In most of these he sets up an idea — a looming apocalypse in “A Hard Rain’s A-Gonna Fall” and the world as a twisted corrupt place in “Desolation Row” — and then it’s mostly a matter of filling in the blanks. It’s like a Cole Porter list song, in a way. Each verse being one more example of the guiding idea, and then maybe there might be a meta verse at the end to tie things up. As long as one can think of examples it can go on for a long time. I tried something similar with the song “Life During Wartime” — imagine an urban guerrilla war — then simply fill in the details in each verse.
“Murder Most Foul” starts off like one of these songs, but without the driving propulsive rhythm. It seems at first to be a conspiratorial exegesis on the Kennedy assassination… with a lot of low life humor tossed in.
“Being led to the slaughter like a sacrificial lamb
He said, ‘Wait a minute, boys, you know who I am?’
‘Of course we do, we know who you are’
Then they blew off his head while he was still in the car.”
The rhyme scheme is simple, like a children’s song or a poem from Alice In Wonderland, which makes it even funnier. I laughed at “sacrificial lamb” and “know who I am?” Dylan of course is doing his well-established “Dylan” voice and character throughout — which helps him pull off the hilarious rhymes and references.
Then little by little the song begins to veer off and begins to become something else — a meditation on the times, using the assassination as a jumping off point. The verses become littered with quotes and references to Gone With The Wind, the Beatles, Gerry And The Pacemakers, Altamont, Woodstock — on and on. Not all of it makes sense, but the sheer amount of clever comedy and portentous humor keeps me smiling. Soon it goes from third person — the story of the assassination plot — to first person. “I’ve been led into some kind of trap,” “I hate to tell you mister only dead men are free,” “I’m just a patsy like Patsy Cline” — the songwriter, and by implication all of us, are also the victims of this fiendish plot.
We’re in Dylan’s head now — the songs he heard over the years make the world in there. “Only The Good Die Young,” “I’d Rather Go Blind,” Don Henley and Glenn Frey — they’re all rattling around in there. And the rest of the song, like one of those earlier list songs, is a long list of artists and songs he’s asking Wolfman Jack to play on the radio — songs that paint a picture of what’s in Bob’s head but also of the whole 20th century, evoked through its popular songs. The Old Weird America, in the phrase Greil Marcus coined. It’s a hilarious hodgepodge of a list — jazz, gospel, pop, soul, rock — it could go on forever, and it almost does. The goofiness of the rhymes keeps it from getting pretentious and tedious — it’s deep and dark, but there’s joy and jokiness here too.
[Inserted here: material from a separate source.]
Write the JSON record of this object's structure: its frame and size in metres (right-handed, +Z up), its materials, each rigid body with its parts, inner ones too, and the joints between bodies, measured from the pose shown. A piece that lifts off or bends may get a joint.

The music is key. It ebbs and flows but never establishes a clear delineated groove. I suspect if it did it would gain some temporary energy but soon it would get repetitious and we’d lose interest.
So this song was inspiring to me — not as earth-shattering as “Mr. Tambourine Man” was to a wee lad, but important in a different way. I hear Dylan finding, at this stage in his career, a new way to approach these epic songs. He’s not done exploring yet. That’s inspiration for me for sure. Not that I want to do a song like this — he’s already done it — but the idea that around the bend I might find something new that I’ve never done before keeps me pushing on and hopeful.